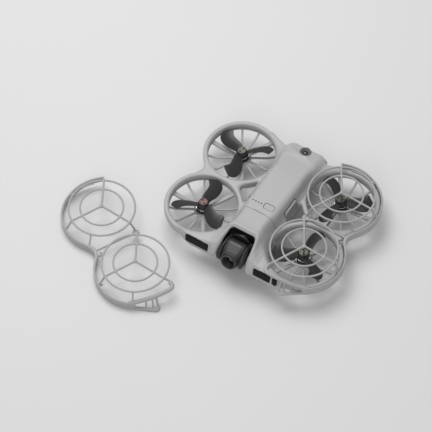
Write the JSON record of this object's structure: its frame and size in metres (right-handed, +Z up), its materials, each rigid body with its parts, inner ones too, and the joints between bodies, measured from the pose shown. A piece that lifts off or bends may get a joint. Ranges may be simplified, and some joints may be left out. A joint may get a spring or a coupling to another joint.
{
  "type": "ducted camera drone",
  "caption": "Palm-size ducted quadcopter with a tilting camera, a lift-out battery and clip-on propeller guards, one of them taken off and lying beside it.",
  "frame": {"origin": "on the floor under the middle of the drone's four motors", "axes": "-Y the way the camera looks; +X to the right of someone who faces the camera, towards the fitted guard; +Z up. Left and right in the node names are that person's."},
  "size_m": [0.2471, 0.214, 0.0415],
  "materials": {
    "frame_plastic": "light neutral grey, satin",
    "belly_plastic": "mid grey, matte",
    "grille_plastic": "mid grey, satin",
    "stator_steel": "bare metal ring and wound core",
    "bell_metal": "black, semi-gloss",
    "propeller_plastic": "charcoal, satin",
    "screw_steel": "dark steel",
    "cap_metal_warm": "warm rose anodised, polished",
    "cap_metal_grey": "light grey, matte",
    "window_tint": "black, glossy",
    "lens_ring": "dark grey ring, satin",
    "lens_tint": "black glass, polished",
    "socket_steel": "drawn steel",
    "circuit_board": "green solder mask",
    "heat_sink_metal": "cast, bare",
    "antenna_ceramic": "cream ceramic",
    "contact_metal": "gilded",
    "gimbal_motor": "black, satin",
    "gimbal_plastic": "black, satin",
    "camera_plastic": "black, satin",
    "barrel_plastic": "black, glossy",
    "bezel_plastic": "dark grey, satin",
    "battery_plastic": "light neutral grey, satin",
    "cell_wrap": "grey shrink wrap",
    "led_plastic": "clear white",
    "button_plastic": "light grey, satin",
    "latch_plastic": "mid grey, matte",
    "guard_plastic": "light grey, satin"
  },
  "bodies": {
    "frame": {"upper_frame": "frame_plastic", "lower_frame": "belly_plastic", "grille_front_left": "grille_plastic", "grille_front_right": "grille_plastic", "grille_rear_left": "grille_plastic", "grille_rear_right": "grille_plastic", "frame_screws": "screw_steel", "front_window_left": "window_tint", "front_window_right": "window_tint", "rear_lens_housing": "lens_ring", "rear_lens_glass": "lens_tint", "belly_sensor_window": "window_tint", "usb_socket": "socket_steel", "main_board": "circuit_board", "heat_sink": "heat_sink_metal", "gnss_antenna": "antenna_ceramic", "battery_contacts": "contact_metal", "roll_motor": "gimbal_motor", "motor_stator_front_left": "stator_steel", "motor_stator_front_right": "stator_steel", "motor_stator_rear_left": "stator_steel", "motor_stator_rear_right": "stator_steel"},
    "rotor_front_left": {"rotor_bell_front_left": "bell_metal", "propeller_front_left": "propeller_plastic", "rotor_cap_front_left": "cap_metal_warm", "cap_screws_front_left": "screw_steel"},
    "rotor_front_right": {"rotor_bell_front_right": "bell_metal", "propeller_front_right": "propeller_plastic", "rotor_cap_front_right": "cap_metal_grey", "cap_screws_front_right": "screw_steel"},
    "rotor_rear_left": {"rotor_bell_rear_left": "bell_metal", "propeller_rear_left": "propeller_plastic", "rotor_cap_rear_left": "cap_metal_grey", "cap_screws_rear_left": "screw_steel"},
    "rotor_rear_right": {"rotor_bell_rear_right": "bell_metal", "propeller_rear_right": "propeller_plastic", "rotor_cap_rear_right": "cap_metal_warm", "cap_screws_rear_right": "screw_steel"},
    "gimbal_roll": {"gimbal_yoke": "gimbal_plastic", "tilt_motor": "gimbal_motor"},
    "camera": {"camera_housing": "camera_plastic", "lens_barrel": "barrel_plastic", "lens_bezel": "bezel_plastic", "lens_glass": "lens_tint", "image_sensor": "circuit_board"},
    "battery": {"battery_shell": "battery_plastic", "battery_cells": "cell_wrap", "battery_board": "circuit_board", "led_lenses": "led_plastic"},
    "power_button": {"power_button": "button_plastic"},
    "battery_latch_left": {"battery_latch_left": "latch_plastic"},
    "battery_latch_right": {"battery_latch_right": "latch_plastic"},
    "guard_right": {"guard_right": "guard_plastic"},
    "guard_left": {"guard_left": "guard_plastic"}
  },
  "joints": [
    {"name": "spin_front_left", "type": "hinge", "parent": "frame", "child": "rotor_front_left", "pos_m": [-0.05, -0.0322, 0.02], "axis": [0, 0, 1], "continuous": true},
    {"name": "spin_front_right", "type": "hinge", "parent": "frame", "child": "rotor_front_right", "pos_m": [0.05, -0.0322, 0.02], "axis": [0, 0, 1], "continuous": true},
    {"name": "spin_rear_left", "type": "hinge", "parent": "frame", "child": "rotor_rear_left", "pos_m": [-0.05, 0.0322, 0.02], "axis": [0, 0, 1], "continuous": true},
    {"name": "spin_rear_right", "type": "hinge", "parent": "frame", "child": "rotor_rear_right", "pos_m": [0.05, 0.0322, 0.02], "axis": [0, 0, 1], "continuous": true},
    {"name": "camera_roll", "type": "hinge", "parent": "frame", "child": "gimbal_roll", "pos_m": [0, -0.0515, 0.028], "axis": [0, 1, 0], "range_deg": [-20, 20]},
    {"name": "camera_tilt", "type": "hinge", "parent": "gimbal_roll", "child": "camera", "pos_m": [0, -0.0615, 0.028], "axis": [1, 0, 0], "range_deg": [-60, 90]},
    {"name": "battery_lift", "type": "slide", "parent": "frame", "child": "battery", "axis": [0, 0, 1], "range_m": [0, 0.03]},
    {"name": "power_button_press", "type": "slide", "parent": "battery", "child": "power_button", "axis": [0, 0, -1], "range_m": [0, 0.0005], "stiffness_N_per_m": 400, "springref_m": -0.001},
    {"name": "latch_left_press", "type": "slide", "parent": "battery", "child": "battery_latch_left", "axis": [1, 0, 0], "range_m": [0, 0.0012], "stiffness_N_per_m": 500, "springref_m": -0.002},
    {"name": "latch_right_press", "type": "slide", "parent": "battery", "child": "battery_latch_right", "axis": [-1, 0, 0], "range_m": [0, 0.0012], "stiffness_N_per_m": 500, "springref_m": -0.002},
    {"name": "guard_right_lift", "type": "slide", "parent": "frame", "child": "guard_right", "axis": [0, 0, 1], "range_m": [0, 0.03]},
    {"name": "guard_left_lift", "type": "slide", "parent": "frame", "child": "guard_left", "axis": [0, 0, 1], "range_m": [0, 0.03]}
  ]
}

++++

## PROBLEM STATEMENT
Give back the data above exactly as it appears.

## RESULT BELOW
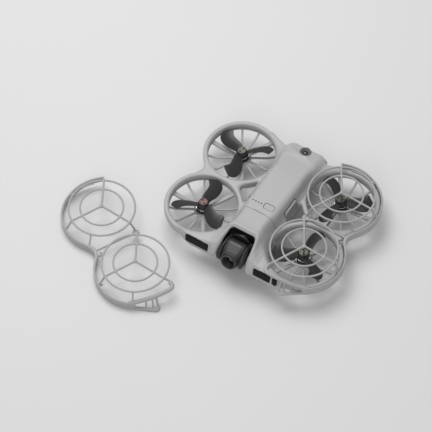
Write the JSON record of this object's structure: its frame and size in metres (right-handed, +Z up), its materials, each rigid body with its parts, inner ones too, and the joints between bodies, measured from the pose shown. A piece that lifts off or bends may get a joint. Ranges may be simplified, and some joints may be left out. A joint may get a spring or a coupling to another joint.
{
  "type": "ducted camera drone",
  "caption": "Palm-size ducted quadcopter with a tilting camera, a lift-out battery and clip-on propeller guards, one of them taken off and lying beside it.",
  "frame": {"origin": "on the floor under the middle of the drone's four motors", "axes": "-Y the way the camera looks; +X to the right of someone who faces the camera, towards the fitted guard; +Z up. Left and right in the node names are that person's."},
  "size_m": [0.2471, 0.214, 0.0415],
  "materials": {
    "frame_plastic": "light neutral grey, satin",
    "belly_plastic": "mid grey, matte",
    "grille_plastic": "mid grey, satin",
    "stator_steel": "bare metal ring and wound core",
    "bell_metal": "black, semi-gloss",
    "propeller_plastic": "charcoal, satin",
    "screw_steel": "dark steel",
    "cap_metal_warm": "warm rose anodised, polished",
    "cap_metal_grey": "light grey, matte",
    "window_tint": "black, glossy",
    "lens_ring": "dark grey ring, satin",
    "lens_tint": "black glass, polished",
    "socket_steel": "drawn steel",
    "circuit_board": "green solder mask",
    "heat_sink_metal": "cast, bare",
    "antenna_ceramic": "cream ceramic",
    "contact_metal": "gilded",
    "gimbal_motor": "black, satin",
    "gimbal_plastic": "black, satin",
    "camera_plastic": "black, satin",
    "barrel_plastic": "black, glossy",
    "bezel_plastic": "dark grey, satin",
    "battery_plastic": "light neutral grey, satin",
    "cell_wrap": "grey shrink wrap",
    "led_plastic": "clear white",
    "button_plastic": "light grey, satin",
    "latch_plastic": "mid grey, matte",
    "guard_plastic": "light grey, satin"
  },
  "bodies": {
    "frame": {"upper_frame": "frame_plastic", "lower_frame": "belly_plastic", "grille_front_left": "grille_plastic", "grille_front_right": "grille_plastic", "grille_rear_left": "grille_plastic", "grille_rear_right": "grille_plastic", "frame_screws": "screw_steel", "front_window_left": "window_tint", "front_window_right": "window_tint", "rear_lens_housing": "lens_ring", "rear_lens_glass": "lens_tint", "belly_sensor_window": "window_tint", "usb_socket": "socket_steel", "main_board": "circuit_board", "heat_sink": "heat_sink_metal", "gnss_antenna": "antenna_ceramic", "battery_contacts": "contact_metal", "roll_motor": "gimbal_motor", "motor_stator_front_left": "stator_steel", "motor_stator_front_right": "stator_steel", "motor_stator_rear_left": "stator_steel", "motor_stator_rear_right": "stator_steel"},
    "rotor_front_left": {"rotor_bell_front_left": "bell_metal", "propeller_front_left": "propeller_plastic", "rotor_cap_front_left": "cap_metal_warm", "cap_screws_front_left": "screw_steel"},
    "rotor_front_right": {"rotor_bell_front_right": "bell_metal", "propeller_front_right": "propeller_plastic", "rotor_cap_front_right": "cap_metal_grey", "cap_screws_front_right": "screw_steel"},
    "rotor_rear_left": {"rotor_bell_rear_left": "bell_metal", "propeller_rear_left": "propeller_plastic", "rotor_cap_rear_left": "cap_metal_grey", "cap_screws_rear_left": "screw_steel"},
    "rotor_rear_right": {"rotor_bell_rear_right": "bell_metal", "propeller_rear_right": "propeller_plastic", "rotor_cap_rear_right": "cap_metal_warm", "cap_screws_rear_right": "screw_steel"},
    "gimbal_roll": {"gimbal_yoke": "gimbal_plastic", "tilt_motor": "gimbal_motor"},
    "camera": {"camera_housing": "camera_plastic", "lens_barrel": "barrel_plastic", "lens_bezel": "bezel_plastic", "lens_glass": "lens_tint", "image_sensor": "circuit_board"},
    "battery": {"battery_shell": "battery_plastic", "battery_cells": "cell_wrap", "battery_board": "circuit_board", "led_lenses": "led_plastic"},
    "power_button": {"power_button": "button_plastic"},
    "battery_latch_left": {"battery_latch_left": "latch_plastic"},
    "battery_latch_right": {"battery_latch_right": "latch_plastic"},
    "guard_right": {"guard_right": "guard_plastic"},
    "guard_left": {"guard_left": "guard_plastic"}
  },
  "joints": [
    {"name": "spin_front_left", "type": "hinge", "parent": "frame", "child": "rotor_front_left", "pos_m": [-0.05, -0.0322, 0.02], "axis": [0, 0, 1], "continuous": true},
    {"name": "spin_front_right", "type": "hinge", "parent": "frame", "child": "rotor_front_right", "pos_m": [0.05, -0.0322, 0.02], "axis": [0, 0, 1], "continuous": true},
    {"name": "spin_rear_left", "type": "hinge", "parent": "frame", "child": "rotor_rear_left", "pos_m": [-0.05, 0.0322, 0.02], "axis": [0, 0, 1], "continuous": true},
    {"name": "spin_rear_right", "type": "hinge", "parent": "frame", "child": "rotor_rear_right", "pos_m": [0.05, 0.0322, 0.02], "axis": [0, 0, 1], "continuous": true},
    {"name": "camera_roll", "type": "hinge", "parent": "frame", "child": "gimbal_roll", "pos_m": [0, -0.0515, 0.028], "axis": [0, 1, 0], "range_deg": [-20, 20]},
    {"name": "camera_tilt", "type": "hinge", "parent": "gimbal_roll", "child": "camera", "pos_m": [0, -0.0615, 0.028], "axis": [1, 0, 0], "range_deg": [-60, 90]},
    {"name": "battery_lift", "type": "slide", "parent": "frame", "child": "battery", "axis": [0, 0, 1], "range_m": [0, 0.03]},
    {"name": "power_button_press", "type": "slide", "parent": "battery", "child": "power_button", "axis": [0, 0, -1], "range_m": [0, 0.0005], "stiffness_N_per_m": 400, "springref_m": -0.001},
    {"name": "latch_left_press", "type": "slide", "parent": "battery", "child": "battery_latch_left", "axis": [1, 0, 0], "range_m": [0, 0.0012], "stiffness_N_per_m": 500, "springref_m": -0.002},
    {"name": "latch_right_press", "type": "slide", "parent": "battery", "child": "battery_latch_right", "axis": [-1, 0, 0], "range_m": [0, 0.0012], "stiffness_N_per_m": 500, "springref_m": -0.002},
    {"name": "guard_right_lift", "type": "slide", "parent": "frame", "child": "guard_right", "axis": [0, 0, 1], "range_m": [0, 0.03]},
    {"name": "guard_left_lift", "type": "slide", "parent": "frame", "child": "guard_left", "axis": [0, 0, 1], "range_m": [0, 0.03]}
  ]
}